Please Hollywood, no more robots
Film
TRANSFORMERS 3: DARK OF THE MOON
Cert: PG
RIGHT now Hollywood’s suffering a bit of a crisis – people are stopping going to see 3D films. If you ask me, this film sums up why. It’s an endless slog of CGI willy-waving. The climactic battle lasts a full hour – as ugly, interchangeable robots smash up Chicago and each other. It is dizzying, deafening and utterly deadening for mind and soul.
The story? Lord only knows. There’s a conspiracy thriller in there somewhere about the original moon landings being a mission to investigate a crashed alien craft; fratboy Shia Lebouef mooning about in the usual way, model Rosie Huntingdon-Whitely providing the eye candy (she certainly can’t act, and director Michael Bay doesn’t seem to require her to – the first view of her is a libidinous, protracted shot of her derriere), while scientists, soldiers, Autobots, Decepticons clatter about with neither rhyme nor reason. This is just $400m sprayed at the screen to see what sticks. The answer: pretty much nothing.
Timothy Barber
LARRY CROWN
Cert: 12A
“Oh dear. Could this be really happening? Really? Please tell me no. No, no no…..Oh. My. God. It is.” These were the thoughts of the people in the screening room this week watching Larry Crown, a “feelgood” romantic comedy with Tom Hanks by Julia Roberts. Why either of them went anywhere near a film that resembles a poor high school play is a mystery.
Anyway. The story – though it’s more a weird gelatinous sprawl of random (mostly) jolly occurrences – begins when Hanks’s Larry is fired from his supermarket job. He’s canned, he’s told, for not having a college degree. So he enrols in two classes at the Community College, ditches his gas guzzler for a scooter, and gives his house back to the bank.
At the College, two major things happen. One: he meets a young and beautiful fellow scooter-rider who takes a bizarre amount of interest in his wellbeing – from his hairstyle (so not cool) to his furniture (so not feng shui). Two: he meets Julia Roberts, a world-weary teacher whom he charms with his good guyness. They snog. It’s weird. It’s like seeing your parents snog.

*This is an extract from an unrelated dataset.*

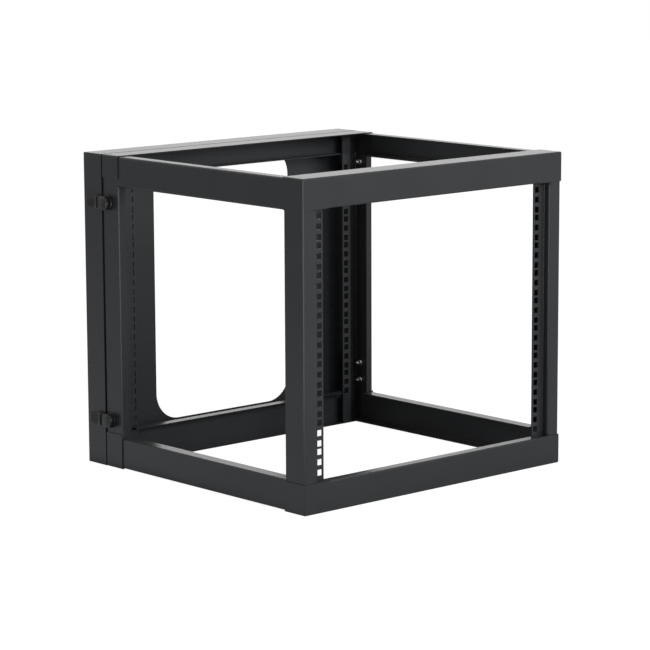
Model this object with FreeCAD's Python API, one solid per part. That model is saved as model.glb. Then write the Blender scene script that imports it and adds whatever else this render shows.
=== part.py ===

Don’t see this film. Unless you’re interested in a crash course on “how not to ever make a film” or “when Hollywood gets it incredibly wrong.”
Zoe Strimpel
THE CONSPIRATOR
Cert: 15
In his first directorial outing since 2007’s Lions for Lambs, Robert Redford tells the true story of Mary Surratt (Robin Wright) – the owner of a boarding house where Abraham Lincoln’s assassins conspired. When Surratt is charged with aiding them, it soon becomes clear that not only is she trying to protect her son who has absconded, but also that the government has its own reasons for wanting a swift guilty verdict from the trial.

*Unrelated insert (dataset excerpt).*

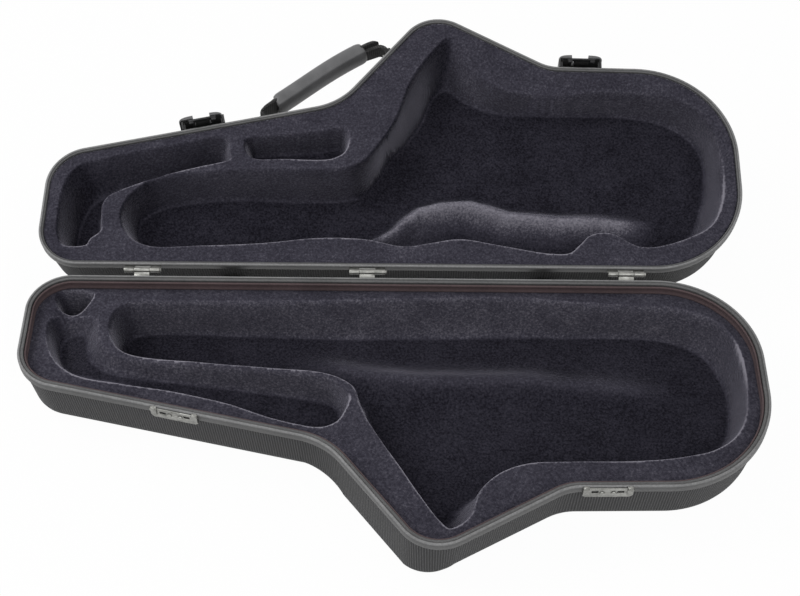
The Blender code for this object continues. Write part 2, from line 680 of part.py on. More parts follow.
def make_latch_plate(side, place):
    """Riveted seat of the latch: a wedge on the drafted wall with an ear at each side."""
    back = [(wall_inset(depth) - FIT_GAP, depth) for depth in (PLATE_TOP, RIM_OUTER_HEIGHT + FIT_GAP)]
    points = [(-PLATE_FACE, PLATE_BOTTOM), (-PLATE_FACE, PLATE_TOP), *back,
              (-FIT_GAP, RIM_OUTER_HEIGHT + FIT_GAP), (-FIT_GAP, PLATE_BOTTOM)]
    wide = LATCH_HALF_WIDTH - LATCH_WALL - FIT_GAP
    plate = extrude_outline(f"latch_plate_{side}", points, -wide, wide, "X", "black_steel", place)
    for number, mirror in enumerate((-1.0, 1.0), 1):
        inner, outer = sorted((mirror * (wide - EAR_THICKNESS), mirror * wide))
        arc = [(-LEVER_AXIS_OUT - EAR_RADIUS * math.sin(a), LEVER_AXIS_UP + EAR_RADIUS * math.cos(a))
               for a in (math.pi * step / 8 for step in range(9))]
        ear = extrude_outline(f"add_latch_ear_{side}_{number}",
                              [(-PLATE_FACE + FIT_GAP, LEVER_AXIS_UP + EAR_RADIUS), *arc,
                               (-PLATE_FACE + FIT_GAP, LEVER_AXIS_UP - EAR_RADIUS)],
                              inner, outer, "X", None, place)
        combine(plate, ear, "UNION")
        end = LATCH_HALF_WIDTH - LATCH_WALL / 4.0
        trunnion = rod(f"add_latch_trunnion_{side}_{number}",
                       (mirror * (wide - EAR_THICKNESS / 2.0 + end) / 2.0, -LEVER_AXIS_OUT, LEVER_AXIS_UP),
                       (TRUNNION_RADIUS,) * 2, end - wide + EAR_THICKNESS / 2.0, (1, 0, 0), None, place)
        combine(plate, trunnion, "UNION")
        rivet(f"latch_rivet_{side}_{number}",
              (mirror * SLOT_OFFSET, -PLATE_FACE - FIT_GAP, PLATE_TOP - 2.0 * RIVET_RADIUS),
              (0, -1, 0), place)


def make_latch_lever(side, pivot):
    """Hollow black lever that covers the mechanism; its frame is the lever's axis."""
    half = LATCH_HALF_WIDTH
    front = LEVER_AXIS_OUT - LATCH_FRONT
    top = LATCH_TOP - LEVER_AXIS_UP
    low = LATCH_LOWER_END - LEVER_AXIS_UP
    back = LEVER_AXIS_OUT - LATCH_BACK_OUT
    ease = LATCH_FRONT / 5.0
    outer = [(back, low), (back, top * LATCH_BACK_SHARE), (back - ease, top), (front + ease, top),
             (front, top - ease), (front, low + ease), (front + ease, low)]
    lever = extrude_outline(f"latch_lever_{side}", outer, -half, half, "X", "black_plastic", pivot)
    inner_half = half - LATCH_WALL
    inner = [(back + CUT_OVERRUN, low - CUT_OVERRUN), (back + CUT_OVERRUN, top - ease - LATCH_WALL),
             (front + ease, top - LATCH_WALL), (front + LATCH_WALL, top - ease),
             (front + LATCH_WALL, low - CUT_OVERRUN)]
    hollow = extrude_outline(f"cut_latch_{side}_hollow", inner, -inner_half, inner_half, "X", None, pivot)
    combine(lever, hollow, "DIFFERENCE")
    window = box(f"cut_latch_{side}_window",
                 (-LATCH_WINDOW_HALF_WIDTH, front - CUT_OVERRUN, low - CUT_OVERRUN),
                 (LATCH_WINDOW_HALF_WIDTH, 0.0, CLAW_AXIS_UP - LEVER_AXIS_UP), None, pivot)
    combine(lever, window, "DIFFERENCE")
    bore = rod(f"cut_latch_{side}_bore", (0.0, 0.0, 0.0), (TRUNNION_RADIUS + FIT_GAP,) * 2,
               2.0 * (half + CUT_OVERRUN), (1, 0, 0), None, pivot)
    combine(lever, bore, "DIFFERENCE")
    claw_axis = (0.0, LEVER_AXIS_OUT - CLAW_AXIS_OUT, CLAW_AXIS_UP - LEVER_AXIS_UP)
    pin_bore = rod(f"cut_latch_{side}_pin_bore", claw_axis, (CLAW_PIN_RADIUS + FIT_GAP,) * 2,
                   2.0 * (half - LATCH_WALL / 3.0), (1, 0, 0), None, pivot)
    combine(lever, pin_bore, "DIFFERENCE")
    rod(f"latch_pin_{side}", claw_axis, (CLAW_PIN_RADIUS,) * 2,
        2.0 * (half - LATCH_WALL / 3.0 - FIT_GAP), (1, 0, 0), "bright_nickel", pivot)
    return claw_axis


def make_latch_claw(side, pivot):
    """Draw plate with a rolled eye and two fingers that enter the keeper's slots."""
    out = CLAW_AXIS_OUT - CLAW_FACE_OUT
    reach = -CLAW_AXIS_UP - CLAW_REACH
    half, thick, root = CLAW_HALF_WIDTH, CLAW_THICKNESS, CLAW_EYE_RADIUS / 2.0
    low, high = reach - FINGER_HEIGHT / 2.0, reach + FINGER_HEIGHT / 2.0
    claw = rod(f"latch_claw_{side}", (0.0, 0.0, 0.0), (CLAW_EYE_RADIUS,) * 2, 2.0 * half, (1, 0, 0),
               "black_steel", pivot)
    plate = extrude_outline(
        f"add_claw_plate_{side}",
        [(-root, 0.0), (out - thick, reach / 2.0), (out - thick, high),
         (out, high), (out, reach / 2.0), (root, 0.0)],
        -half + FIT_GAP, half - FIT_GAP, "X", None, pivot)
    combine(claw, plate, "UNION")
    bar = box(f"add_claw_bar_{side}", (-CLAW_BAR_HALF_WIDTH, out - thick - FIT_GAP, low),
              (CLAW_BAR_HALF_WIDTH, out + FIT_GAP, -CLAW_AXIS_UP - CLAW_BAR_TOP), None, pivot)
    combine(claw, bar, "UNION")
    tip = CLAW_AXIS_OUT - FINGER_TIP_OUT
    for number, mirror in enumerate((-1.0, 1.0), 1):
        x = mirror * SLOT_OFFSET
        finger = box(f"add_claw_finger_{side}_{number}",
                     (x - FINGER_HALF_WIDTH, out - thick / 2.0, low + FIT_GAP),
                     (x + FINGER_HALF_WIDTH, tip, high), None, pivot)
        combine(claw, finger, "UNION")
    bore = rod(f"cut_claw_bore_{side}", (0.0, 0.0, 0.0), (CLAW_PIN_RADIUS + FIT_GAP,) * 2,
               2.0 * (half + CUT_OVERRUN), (1, 0, 0), None, pivot)
    combine(claw, bore, "DIFFERENCE")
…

James McAvoy plays Frederick Aiken, the army captain and lawyer who reluctantly accepts the task of defending Surratt before a military tribunal. He is supported by a cast of familiar faces including Kevin Kline and Tom Wilkinson, who manage to execute imposing yet understated performances while sporting Lincoln-style beards.

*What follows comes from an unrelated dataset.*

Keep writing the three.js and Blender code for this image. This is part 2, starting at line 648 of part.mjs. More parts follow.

It’s a bit bland. On some levels it’s refreshing not to see the usual courtroom drama cliches, but it’s hard to really invest in the story, intriguing though its premise is. A classy production that’s less than the sum of its parts.
Hayley Wright
Theatre
RICHARD III
The Old Vic
SHAKESPEARE, for all that he stands alone, is not always easy to follow. His language is too rich, his jokes too subtle and layered, his wit too quick, his plots and complots too complex for modern minds and ears to naturally absorb.
So when you find yourself hanging on every word, hating small-time dukes and hoping for the demise of earls, laughing in real time along with a character’s quips or insults, then you know that you are at a very, very good Shakespeare production.
And that is exactly what Sam Mendes’s final transatlantic “Bridge Project” production, starring Kevin Spacey as Richard, absolutely is. Spacey is a good Richard, hunched and contorted with a leg brace, but with his doe eyes, big body and campish American-neutral accent, not my ideal pick for the part, nor the element that makes the play great.
It crackles in its forward rush, relentlessly hurtling towards catharsis. It shimmers and hums, pregnant with death and curses, foreboding and hell. Royal mothers are ravaged as their children are slaughtered by their uncles, men kill, lie and die quickly. Heads are delivered in boxes. Mendes’s production is not showy, but it picks its props and effects incredibly well.
The firecrackers at the heart of this sizzler are the three central women. Haydn Gwynne is mesmerisingly elegant as Queen Elizabeth even as she falls into grief and outrage. Her final tete a tete with Richard as he demands to marry her daughter is outrageously tense. Gemma Jones as the banished Queen Margaret is terrifying as she curses the kingdom and spits venomous truths. And Annabel Scholey as Lady Anne is electric, seemingly literally, as her hatred and grief turn to lust.